All of those paintings and sculptures made over thousands of years' time of God and angels and demons and Satan and Heaven and Hell -- they weren't symbolic presentations of principles of physics which weren't elaborated until long after they were painted or carved -- they were realistic depictions of what people believed literally existed. People claimed to have seen God and/or Jesus and/or angels, and these people weren't thought to be liars or hallucinating or over-imaginative -- and they damned well weren't thought to have been speaking in parables either. What they said was taken literally and they were thought to be blessed.

The many people accused of witchcraft by the Inquisition and Protestant witch-trials, most of them women, were usually thought to have literally had sex with horned flying demons, as part of Satan's master-plan to conquer the world with evil.

Now, a few people still believe in all of the above. When "progressive" theologians say that those people are misunderstanding things which were never meant to have been taken literally, they're full of shit. It's as simple as that. When they say that the bible and Koran weren't meant by their authors to be taken literally, they're full of shit. When they say that God is physics or love or some kind of principle of idea, they're saying something completely different than the Bible and Koran authors. They've had the good sense to reject the literal existence of all of those supernatural things in the Bible and in all of those religious pictures, but if they remain practicing Jews or Christians or Muslims, then they hardly ever have the intellectual honesty to admit that they believe in things which are completely different than the things in their holy books. They've switched from the nonsense of preaching the literal belief in all of those things to the nonsense of preaching that those things weren't literally believed in for the great majority of the history of they claim are their religions. It's maddeningly seldom that a contemporary theologian will talk sense about the theology of past eras.
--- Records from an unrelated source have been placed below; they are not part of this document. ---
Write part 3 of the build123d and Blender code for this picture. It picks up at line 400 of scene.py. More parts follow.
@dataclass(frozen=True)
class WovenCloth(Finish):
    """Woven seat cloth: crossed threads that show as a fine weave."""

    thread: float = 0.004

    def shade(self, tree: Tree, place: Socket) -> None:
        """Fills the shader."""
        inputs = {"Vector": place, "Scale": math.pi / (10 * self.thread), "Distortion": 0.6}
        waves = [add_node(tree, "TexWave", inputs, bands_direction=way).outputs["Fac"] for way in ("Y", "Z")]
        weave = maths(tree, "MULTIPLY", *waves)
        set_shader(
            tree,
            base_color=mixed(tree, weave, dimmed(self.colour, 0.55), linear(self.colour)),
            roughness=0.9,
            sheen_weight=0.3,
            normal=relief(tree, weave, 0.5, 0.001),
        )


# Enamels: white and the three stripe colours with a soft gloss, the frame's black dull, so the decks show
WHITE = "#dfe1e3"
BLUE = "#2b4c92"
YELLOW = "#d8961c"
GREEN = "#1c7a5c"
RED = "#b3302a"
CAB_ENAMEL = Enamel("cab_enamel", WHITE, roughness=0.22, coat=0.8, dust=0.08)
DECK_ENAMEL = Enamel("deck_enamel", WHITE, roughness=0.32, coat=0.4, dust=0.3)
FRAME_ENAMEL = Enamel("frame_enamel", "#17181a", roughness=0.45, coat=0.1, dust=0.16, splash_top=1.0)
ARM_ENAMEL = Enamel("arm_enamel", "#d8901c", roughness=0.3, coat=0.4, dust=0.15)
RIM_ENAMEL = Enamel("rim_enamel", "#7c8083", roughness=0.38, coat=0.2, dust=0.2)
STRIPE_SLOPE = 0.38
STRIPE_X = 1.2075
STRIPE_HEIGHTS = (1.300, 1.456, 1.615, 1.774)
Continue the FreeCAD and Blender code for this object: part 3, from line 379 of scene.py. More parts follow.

Thursday, February 18, 2016

I Gather That Christianity Is Not A Religion

After thousands of years' worth of general agreement that "religion" means what it means, all of a sudden people are telling us that Christianity is not a religion, that Buddhism is not a religion, that they're spiritual but not religious, that they're followers of Christ but not Christians. (I didn't make that last one up, there's at least one very silly rock group saying that. I forgot the name of the group. I haven't heard them, just read about them. I can't remember whether they're considered Christian rock -- by some. Not by themselves of course, because they're followers of Christ, not Christians.)

I think this sudden denial of the meaning of the word "religion" is related to the recent absurd assertion -- unfortunately, not nearly absurd enough to get theologians fired even from the world's most prestigious universities -- that Biblical literalism is no more than 200 years old.

It's as plain as can be that before the study of science and history began to give us more accurate ideas of things, Christians and practicing Jews believed that the world was 6000 years old. Including the most highly-educated Christians and practicing Jews. They believed that Moses led 600,000 families out of Egypt and parted the Red Sea, and the Christians, at least, although not all of the Jews, believed that Jesus rose from the dead. They believed that angels and demons were all around us all the time -- not metaphorical angels and demons but real ones. The real un-metaphorical torture and killing of the Inquisition -- unfortunately, even claiming that the Inquisition never killed anyone has not been enough to get academics fired from history departments, let alone theology departments -- had very often to do with this belief in the literal existence of those demons. And let's not let Protestants off the hook here. Those 20 people in Salem in the 1690's weren't executed over differences in interpretation of mythological tropes.

And all of the universities in Western Europe and the Americas were very firmly in control of Christian authorities until a few centuries ago. What happened about 200 years ago is almost the exact opposite of this very popular assertion among today's theologians: Biblical literalism didn't appear for the first time. Rather, it started to fade from its dominance as the default intellectual position in the West.

Both the Christians who deny that they're religious and the ones who say that the Bible was never meant to be taken literally, that all of it is parables, not just the parables but all of it, are sort of half-smart about religion. They sort of half-suspect that religion is not the font of all wisdom which it has always claimed to be. (They may well deny that religious leaders ever made such a claim.) But they can't bear to consciously admit it, they are too heavily invested in religion, it would simply be too painful and/or too damned inconvenient, and so instead of a rational perception of religion for what it is and a description of it which makes any damn sense at all, we have this mass tendency to deny that religion is what it is, and this massive falsification of the history of religion.

This is one reason why it's important to study history. And really studying history means mastering the languages which people wrote and spoke in other times and places. So that you can check for yourself, and let people know when theologians, and even some historians, are trying to hand them a crock. This is what Gibbon did, and Bury, and Runciman, and this is why all 3 of them have been attacked to this day by apologists, many of them posing as historians.